Quick Answer: PSLE does not have one simple overall pass mark that applies to every decision. Each Standard-level subject receives an Achievement Level, the four subject ALs are added, and secondary-school posting eligibility also depends on MOE rules and, in some cases, subject-specific conditions.
Parents and pupils who need a clear, careful explanation of subject Achievement Levels and secondary-school posting eligibility. This page is updated for the 2026 examination and transition context and should be checked against the latest official SEAB or MOE guidance before a high-stakes decision.
What This Topic Means
A PSLE Achievement Level is a grade band that converts a pupil's subject performance into an AL used to calculate the overall PSLE Score and guide secondary-school posting.

Under the current scoring system, the overall PSLE Score is the sum of four subject ALs and ranges from 4 to 32. Families should distinguish a subject's AL range from eligibility for a Posting Group or a particular school.
Why One 'Passing Mark' Is Misleading
Three separate questions are often compressed into one phrase: whether a subject result falls within a grade band, whether the pupil is eligible for secondary-school posting and whether a school choice is realistic.
| Question | What to check | Why it differs | Source to use |
| How was the subject graded? | The official AL range | Each subject receives its own level | Current MOE scoring guidance |
| Which Posting Group is available? | Overall PSLE Score and stated conditions | Eligibility uses more than one subject mark | Current MOE Full SBB guidance |
| Can the child enter a specific school? | Score range, choice order and vacancies | School posting is competitive | MOE SchoolFinder and S1 posting guidance |
How to Read a PSLE Result Constructively
- Start with individual subject ALs: Identify where the result reflects a relative strength or a learning gap before focusing on the total.
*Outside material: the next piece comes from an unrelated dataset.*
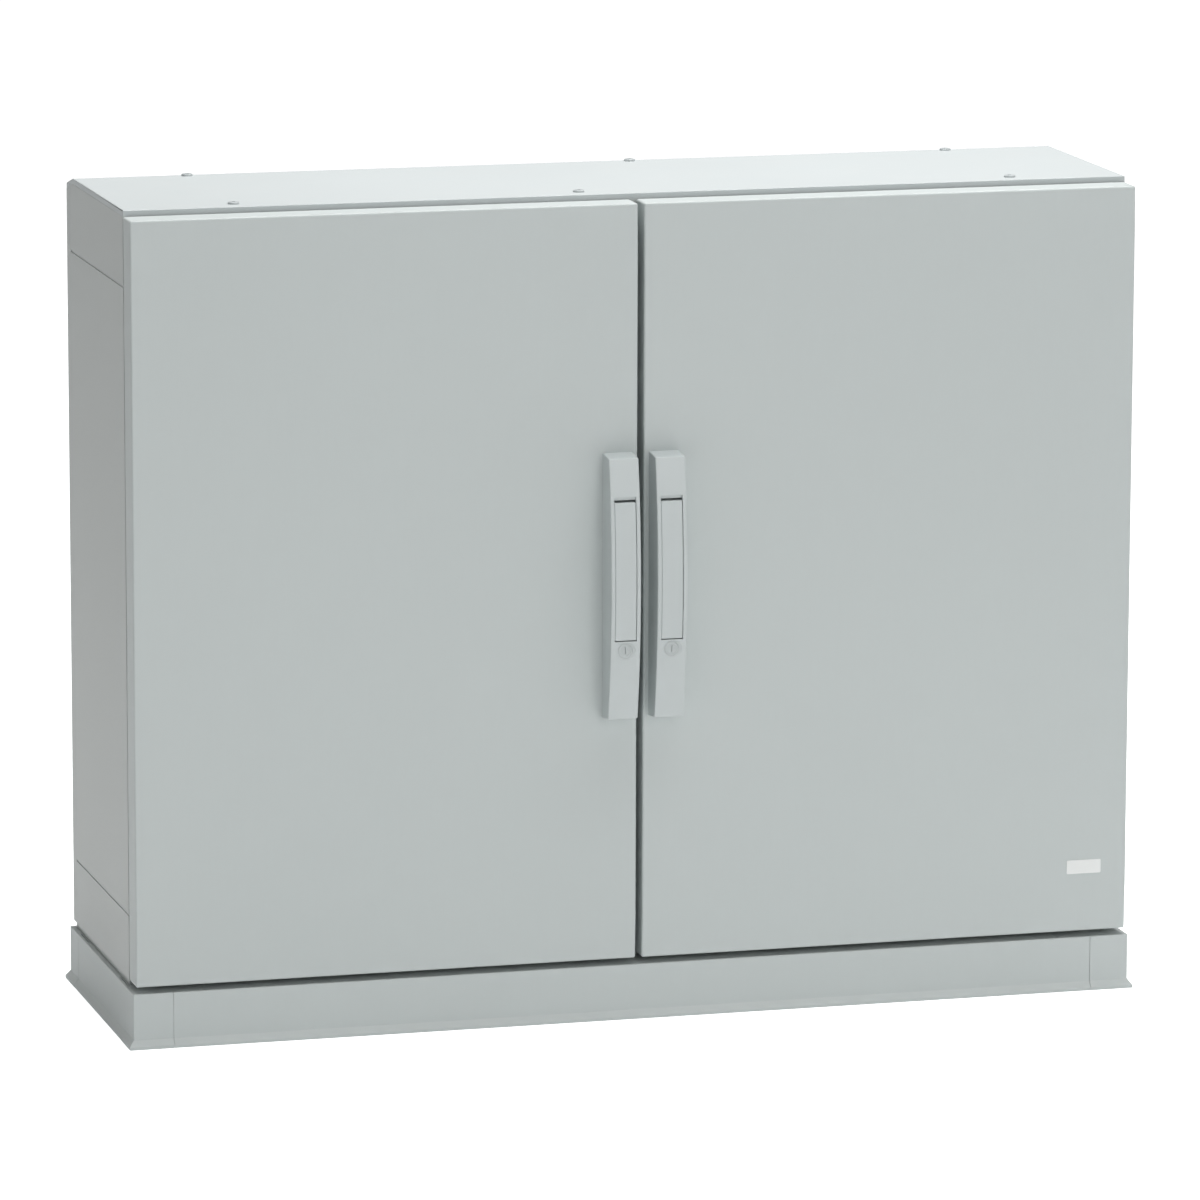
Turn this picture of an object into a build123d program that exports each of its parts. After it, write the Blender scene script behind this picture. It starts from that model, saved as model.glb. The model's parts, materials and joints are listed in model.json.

- Add the four ALs correctly: A lower overall PSLE Score represents stronger aggregate performance in the AL system.
- Check Posting Group eligibility: Use the latest MOE table and note any English or Mathematics conditions attached to a score range.
- Build a realistic school list: Consider school fit, choice order, indicative score ranges and travel alongside academic preference.
- Plan the transition: Use the result to decide what English foundations or higher-level skills need attention before Secondary 1.
Claims Families Should Treat Carefully
- A single universal pass number: It may ignore the distinction between subject ALs, overall score and posting eligibility.
- A guaranteed school outcome: Posting depends on score, choices, vacancies and tie-breakers; past score ranges are not guarantees.
- A score as a permanent ability label: The result reflects performance in a specific assessment context and does not define future subject growth.
- A one-size-fits-all tuition response: Support should match the child's actual language profile and secondary-school demands.
Using the Result to Plan English Support
A result is most useful when it leads to a specific learning plan. iWorld Learning supports primary and secondary learners through small classes and tailored pathways, helping families address reading, writing, comprehension or oral needs rather than respond to the total score alone.
Families can also review iWorld Learning's teaching team, compare the wider English course pathways and read how the learning approach works before choosing support.
FAQ
Is there an overall passing mark for PSLE?
There is no single overall pass mark that answers every PSLE decision. Pupils receive Achievement Levels for four subjects, and the sum forms the PSLE Score. Posting eligibility follows current MOE criteria.
What is the range of the PSLE Score?
The overall PSLE Score ranges from 4 to 32 because it is the sum of four subject Achievement Levels. Lower aggregate scores represent stronger performance under this system.
Does a certain PSLE Score guarantee a secondary school?
No. Posting considers the pupil's PSLE result and eligible Posting Group, school choice order, vacancies and tie-breakers. Previous school score ranges are reference points, not guaranteed entry thresholds.
What should parents do if English is the weakest PSLE subject?
Review the component profile rather than the AL alone. Identify whether the main constraint is writing, comprehension, listening, oral communication, language accuracy or timed execution, then choose targeted support.
Summary
The phrase 'PSLE passing mark' hides several different decisions. Read the subject ALs, overall PSLE Score, Posting Group eligibility and school choices separately, then use the English component profile to plan the next stage of learning.